Esaminando lo status della donna nel Medioevo, si evince che purtroppo, contadina, commerciante, nobile o monaca che fosse, era sempre considerata un essere inferiore per sua specifica natura rispetto all’uomo. Le donne erano considerate non solo deboli fisicamente ma anche moralmente e, quindi, da proteggere dal mondo esterno e da se stesse; le si riteneva non in grado di discernere e quindi “in pericolo”. La donna nel Medioevo è pressoché svantaggiata sin dalla sua nascita, e le veniva riservata un’esistenza da trascorrere in sudditanza e in totale dipendenza dalla famiglia di origine e poi dalla famiglia del congiunto.
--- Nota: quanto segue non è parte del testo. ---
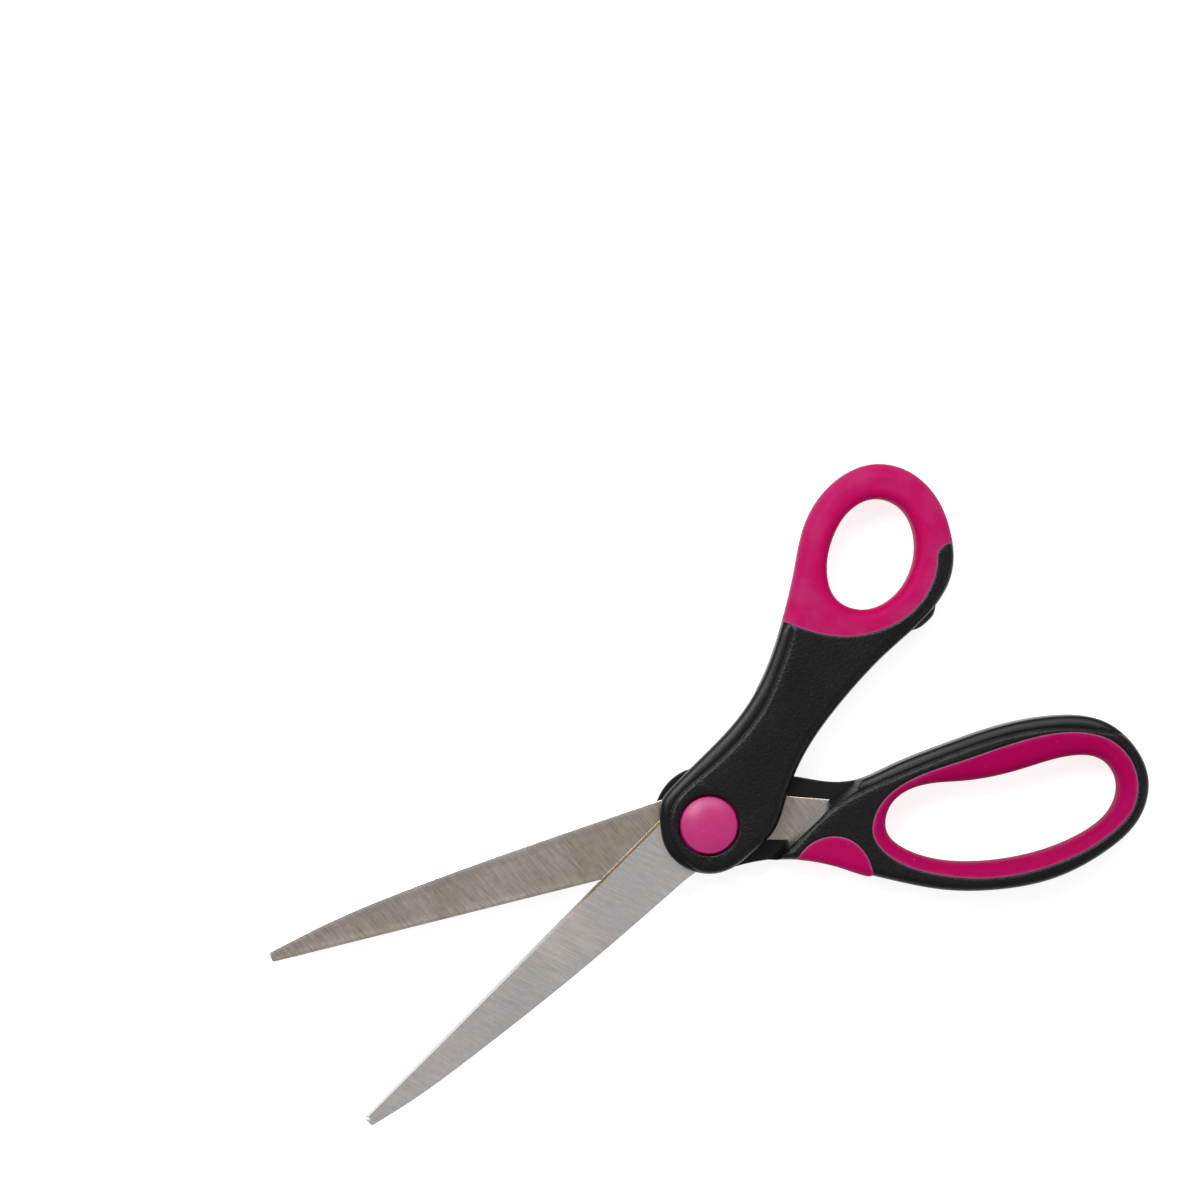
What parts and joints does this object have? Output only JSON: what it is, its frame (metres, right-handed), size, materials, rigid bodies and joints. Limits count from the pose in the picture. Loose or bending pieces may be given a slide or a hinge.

Rispetto alla materia giuridica, si assiste a un generale ritorno agli aspetti più arcaici del diritto romano, nel passaggio delle “tutele” paterne a quelle del marito e della famiglia dei suoceri ed a un generale irrigidimento normativo quanto a gestione del patrimonio e tutela filiale.

La vita delle donne in età medioevale era assolutamente limitata: non potevano esprimersi in pubblico e, se dovevano per qualche motivo partecipare ad un processo, un parente stretto doveva parlare al posto loro. Se non trovavano da sposarsi, avevano due alternative: o essere mandate a servizio presso qualche famiglia o recarsi in convento e trascorrervi il resto della propria esistenza. Per esempio, la vita delle contadine era molto faticosa e richiedeva molte energie: a loro spettava l’accudimento della prole, degli animali allevati di piccola taglia, la gestione del focolare e della pulizia (di casa e di indumenti), alcune mansioni di raccolta (la fienagione e mietitura) in ambito prettamente agricolo e la produzione di latte e derivati. Si sposavano giovani e potevano mettere al mondo anche un numero elevato di figli, da 8 a 10, non necessariamente destinati a sopravvivere, più facilmente soggetti a morte per incidente o infezione di varia natura.

In ambito aristocratico, la vita delle donne non era particolarmente più agevole: per i genitori le figlie femmine erano una maniera per ottenere risorse in termini di alleanze politiche e potere e, a questo scopo, potevano essere concesse in spose anche all’età di 7 anni.

La loro educazione era gestita dalla componente femminile della casa e ad attività femminili venivano educate, perlopiù a dedicarsi alla tessitura e al ricamo. In realtà, solo ed esclusivamente in casi di matrimoni di un certo livello, le donne potevano sperare di gestire un feudo intero con tutta una schiera di servi, capocuochi, camerieri e maggiordomi, ma anche in quel caso dovevano per prime seguire occupazioni di tipo domestico, quali la salatura della carne, la preparazione dei formaggi, di vini e dei prodotti della terra. Ma di fatto spettavano loro, però, mansioni di carattere amministrativo o di tipo organizzativo che andassero oltre lo spazio domestico.